→ **PROBLEM DETAILS**:
Determine how many lines carry the word "part". Output that number only.

----------------------------------------

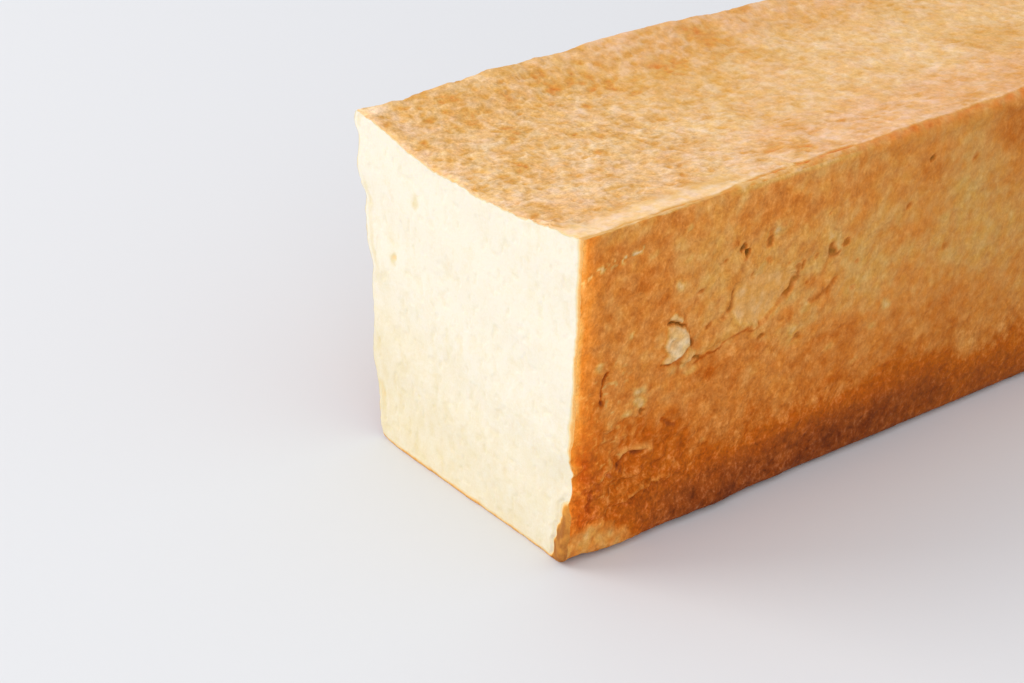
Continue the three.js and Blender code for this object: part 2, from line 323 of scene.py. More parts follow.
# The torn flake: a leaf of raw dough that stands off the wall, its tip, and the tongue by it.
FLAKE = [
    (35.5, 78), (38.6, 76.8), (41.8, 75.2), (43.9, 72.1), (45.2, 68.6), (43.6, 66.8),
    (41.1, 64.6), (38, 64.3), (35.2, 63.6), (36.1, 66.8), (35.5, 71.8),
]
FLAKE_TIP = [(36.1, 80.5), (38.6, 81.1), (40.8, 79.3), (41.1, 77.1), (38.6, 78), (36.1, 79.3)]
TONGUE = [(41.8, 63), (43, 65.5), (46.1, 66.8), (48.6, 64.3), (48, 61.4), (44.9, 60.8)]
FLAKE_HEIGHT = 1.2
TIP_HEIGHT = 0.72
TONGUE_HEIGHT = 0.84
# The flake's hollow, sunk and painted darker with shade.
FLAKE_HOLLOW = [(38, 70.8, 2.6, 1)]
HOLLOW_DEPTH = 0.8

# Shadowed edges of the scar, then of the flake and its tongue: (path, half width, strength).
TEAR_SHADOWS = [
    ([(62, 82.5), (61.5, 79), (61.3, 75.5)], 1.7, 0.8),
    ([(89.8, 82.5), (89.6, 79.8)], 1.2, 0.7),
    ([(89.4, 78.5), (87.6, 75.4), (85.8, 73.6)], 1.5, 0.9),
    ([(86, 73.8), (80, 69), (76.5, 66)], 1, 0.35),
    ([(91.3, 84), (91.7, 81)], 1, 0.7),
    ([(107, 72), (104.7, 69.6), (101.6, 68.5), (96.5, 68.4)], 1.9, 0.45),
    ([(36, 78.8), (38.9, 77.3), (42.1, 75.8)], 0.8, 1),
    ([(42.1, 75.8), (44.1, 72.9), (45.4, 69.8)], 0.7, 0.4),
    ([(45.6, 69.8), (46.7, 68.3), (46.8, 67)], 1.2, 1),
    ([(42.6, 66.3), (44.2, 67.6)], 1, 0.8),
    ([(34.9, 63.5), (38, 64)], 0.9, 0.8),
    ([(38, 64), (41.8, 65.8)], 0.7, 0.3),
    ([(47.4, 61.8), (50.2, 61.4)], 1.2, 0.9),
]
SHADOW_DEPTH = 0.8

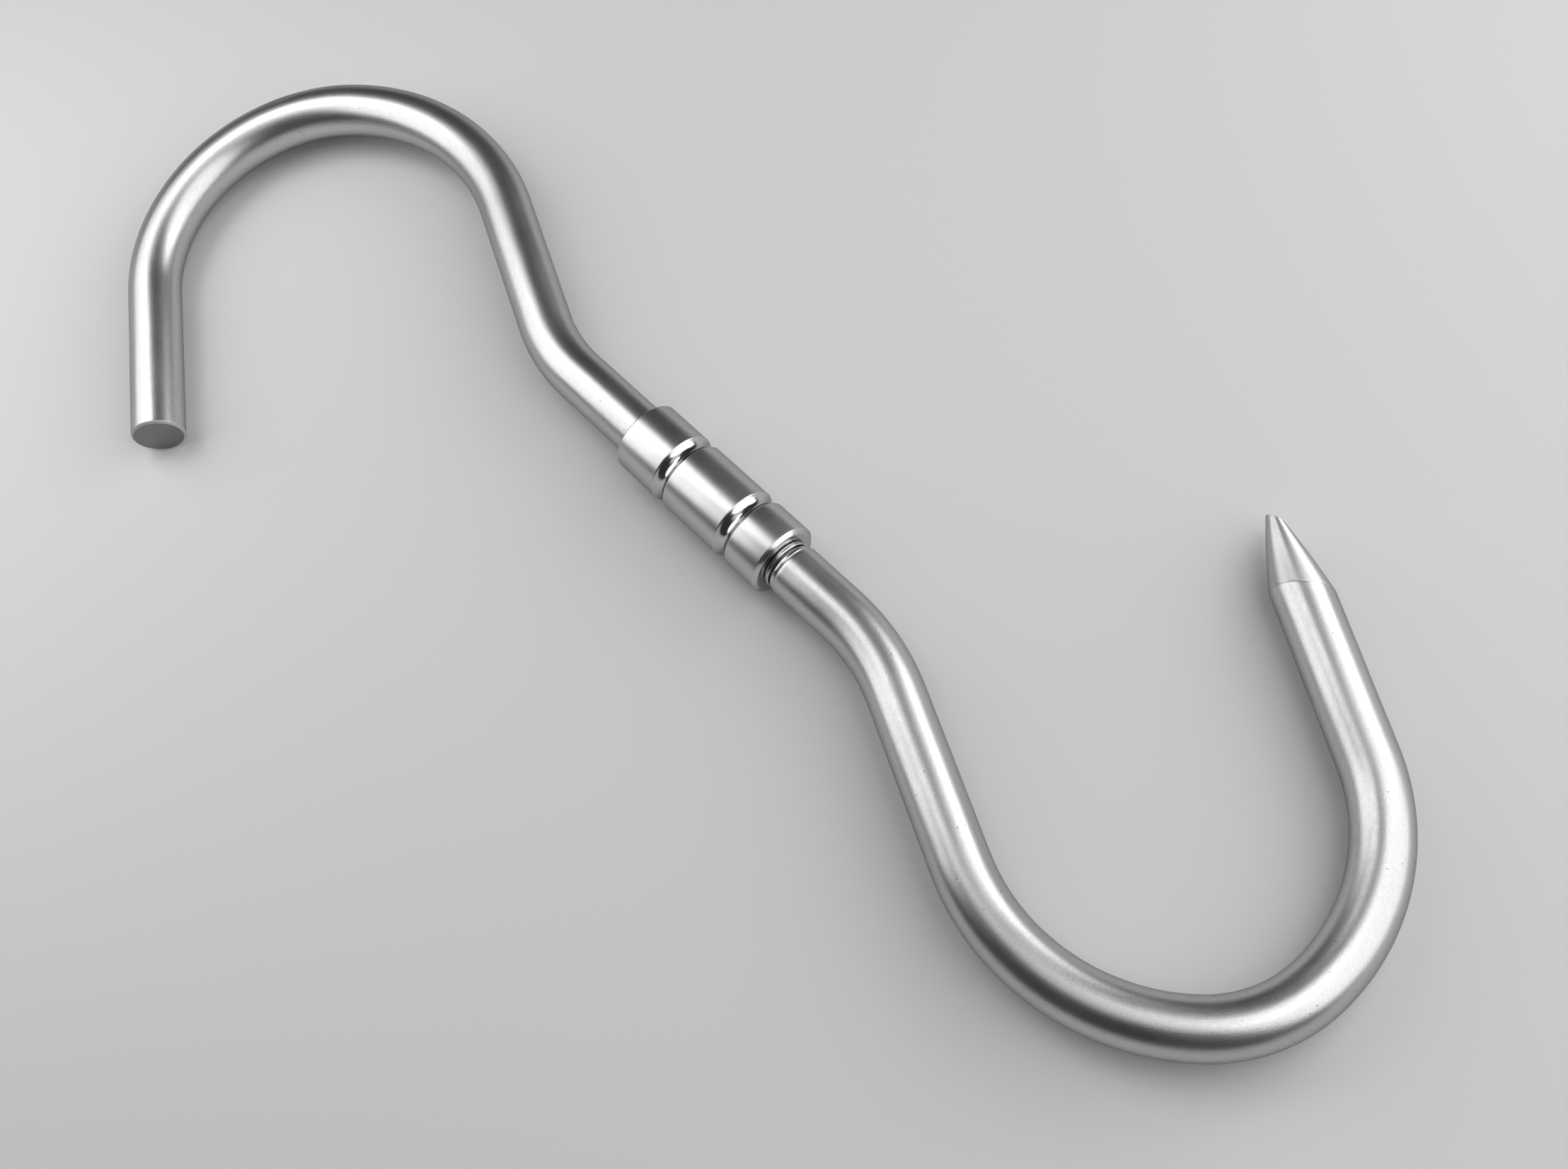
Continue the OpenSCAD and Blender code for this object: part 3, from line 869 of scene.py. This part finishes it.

----------------------------------------

→ **RESPONSE BELOW**:
2